[Begin]

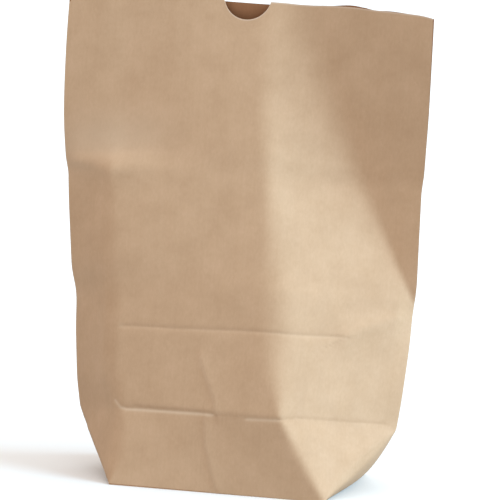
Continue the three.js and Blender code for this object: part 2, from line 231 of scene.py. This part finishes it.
# The studio
AMBIENT = 0.645
TOP_LIGHT = 0.8                 # how much brighter the sky is overhead than level
KEY_STRENGTH = 4.29
KEY_COLOUR = (0.50, 0.782, 1.0)
KEY_SOFTNESS = 40.0
KEY_BEARING = 85.0              # to the right of straight ahead
KEY_HEIGHT = 22.0
FLOOR_SIZE = 4.0
FLOOR_ROUGHNESS = 0.9
FLOOR_TONE = (0.93, 0.902, 0.876, 1)        # as the camera sees it
FLOOR_BOUNCE = (0.45, 0.45, 0.45, 1)        # the light that it throws back on the bag

CAMERA_TARGET = (0.0, 0.0, 0.120)
CAMERA_DISTANCE = 2.5
CAMERA_BEARING = 15.45          # to the right of straight ahead
CAMERA_HEIGHT = 8.58
CAMERA_ROLL = 1.67
CAMERA_REACH = 20.0
FRAME_PIXELS = 500
PIXELS_PER_METRE = 2019.0
TARGET_PIXEL = (244.7, 241.05)
SENSOR = 36.0


def along(profile, height):
    """Value of a profile at a height, smooth through its points and without overshoot."""
    places = np.array([place for place, _ in profile], float)
    values = np.array([value for _, value in profile], float)
    height = np.clip(height, places[0], places[-1])
    if len(places) == 2:
        return np.interp(height, places, values)
    gaps = np.diff(places)
    slopes = np.diff(values) / gaps
    tangents = np.zeros(len(places))
    for k in range(1, len(places) - 1):
        before, after = slopes[k - 1], slopes[k]
        if before * after > 0:
            w1, w2 = 2 * gaps[k] + gaps[k - 1], gaps[k] + 2 * gaps[k - 1]
            tangents[k] = (w1 + w2) / (w1 / before + w2 / after)
    tangents[0], tangents[-1] = slopes[0], slopes[-1]
    k = np.clip(np.searchsorted(places, height, side="right") - 1, 0, len(gaps) - 1)
    t = (height - places[k]) / gaps[k]
    return ((1 + 2 * t) * (1 - t) ** 2 * values[k] + t * (1 - t) ** 2 * gaps[k] * tangents[k]
            + t * t * (3 - 2 * t) * values[k + 1] + t * t * (t - 1) * gaps[k] * tangents[k + 1])


def swing(u, bend, softness):
    """Share of a bend that lies behind each place round the paper, 0 before and 1 after."""
    t = np.clip((u - bend) / (2 * softness) + 0.5, 0, 1)
    return t * t * (3 - 2 * t)


def ramp(past, softness):
    """Nothing before a crease and the distance past it after, rounded at the crease."""
    if softness < TINY:
        return np.maximum(past, 0)
    t = np.clip(past + softness, 0, 2 * softness)
    return t * t / (4 * softness) + np.maximum(past - softness, 0)


def risen(height):
    """How free the paper is of the fold at a height, from 0 to 1."""
    return np.clip((height - FOLD) / FOLD_RISE, 0, 1)


def wander(u, height):
    """Slow waves in the way the paper faces, in degrees, that start above the fold."""
    waves = np.zeros_like(u)
    for length_u, length_v, phase, share in WAVES:
        waves += share * np.sin(2 * math.pi * (u / length_u + height / length_v) + phase)
    return WAVINESS * waves * risen(height)


def flank_turn(u, height):
    """Turn of the left flank. Above the knee's slanting crease it opens out flat."""
    crease = LEFT_KNEE - LEFT_KNEE_SLOPE * np.clip(u + HALF_WIDTH, 0, LEFT_KNEE_SPAN)
    past = height - crease
    at_knee = LEFT_FLANK_TURN[-1][1]
    below = along(LEFT_FLANK_TURN, height + (LEFT_KNEE - crease))
    opened = LEFT_KNEE_JUMP * np.clip(past / LEFT_KNEE_CREASE, 0, 1)
    left = np.exp(-np.clip(past, 0, None) / LEFT_KNEE_EASE)
    above = LEFT_TOP_TURN + (at_knee + opened - LEFT_TOP_TURN) * left
    return np.where(past < 0, below, above)


def front_heading(u, height):
    """Which way the front's paper faces at each place of a ring, in degrees."""
    flank = flank_turn(u, height)
    front = along(FRONT_TURN, height)
    facet = along(RIGHT_FACET_TURN, height)
    wing = along(RIGHT_WING_TURN, height)
    heading = flank + (front - flank) * swing(u, along(LEFT_BEND, height), along(LEFT_SOFTNESS, height))
    heading = heading + (facet - front) * swing(u, along(RIGHT_BEND, height), along(RIGHT_SOFTNESS, height))
    if height > RIGHT_KNEE:
        past = swing(u, along(DIAGONAL, height), along(DIAGONAL_SOFTNESS, height))
        heading = heading + (wing - facet) * past
    # Where the flank opens out, the front beside it draws back
    shut = np.minimum(flank, along(LEFT_FLANK_TURN, height))
    opened = np.sin(np.radians(flank)) - np.sin(np.radians(shut))
    held = swing(u, HOLD_START, HOLD_START_SOFTNESS) * (1 - swing(u, HOLD_END, HOLD_END_SOFTNESS))
    share = along(LEFT_HOLD, height) * opened[u < HOLD_START].sum() / held.sum()
    heading = heading - held * math.degrees(math.asin(min(share, HOLD_LIMIT)))
    return heading + wander(u, height)


def walk(headings, step):
    """Points of a walk of equal steps that follows the headings, from the origin."""
    turns = np.radians(headings)
    steps = step * np.column_stack([np.cos(turns), np.sin(turns)])
    return np.vstack([[0, 0], np.cumsum(steps, axis=0)])


def front_walk(height, step):
    """The front of a ring from side crease to side crease: the places walked through, the
    points about the middle of the chord, the chord as walked, and the turn applied."""
    places = np.arange(-HALF_WIDTH, HALF_WIDTH + step / 2, step)
    front = walk(front_heading(places[:-1] + step / 2, height), step)
    chord = front[-1].copy()
    turn = math.radians(along(RING_TURN, height)) - math.atan2(chord[1], chord[0])
    c, s = math.cos(turn), math.sin(turn)
    turned = np.array([[c, s], [-s, c]])
    return places, (front - chord / 2) @ turned, chord, turned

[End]

Set task: From the first line of the data through the line with "SENSOR = 36.0", quote each line exactly and add nothing else.

The reply:
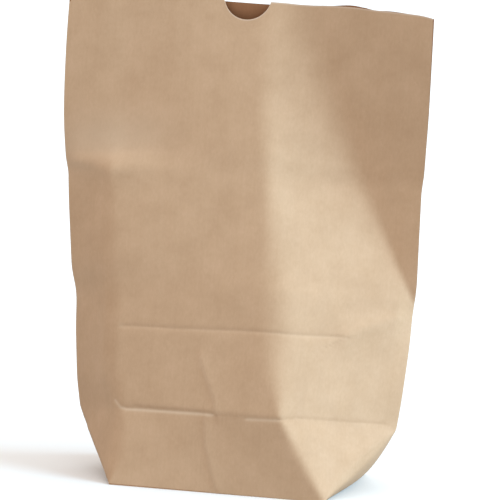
Continue the three.js and Blender code for this object: part 2, from line 231 of scene.py. This part finishes it.
# The studio
AMBIENT = 0.645
TOP_LIGHT = 0.8                 # how much brighter the sky is overhead than level
KEY_STRENGTH = 4.29
KEY_COLOUR = (0.50, 0.782, 1.0)
KEY_SOFTNESS = 40.0
KEY_BEARING = 85.0              # to the right of straight ahead
KEY_HEIGHT = 22.0
FLOOR_SIZE = 4.0
FLOOR_ROUGHNESS = 0.9
FLOOR_TONE = (0.93, 0.902, 0.876, 1)        # as the camera sees it
FLOOR_BOUNCE = (0.45, 0.45, 0.45, 1)        # the light that it throws back on the bag

CAMERA_TARGET = (0.0, 0.0, 0.120)
CAMERA_DISTANCE = 2.5
CAMERA_BEARING = 15.45          # to the right of straight ahead
CAMERA_HEIGHT = 8.58
CAMERA_ROLL = 1.67
CAMERA_REACH = 20.0
FRAME_PIXELS = 500
PIXELS_PER_METRE = 2019.0
TARGET_PIXEL = (244.7, 241.05)
SENSOR = 36.0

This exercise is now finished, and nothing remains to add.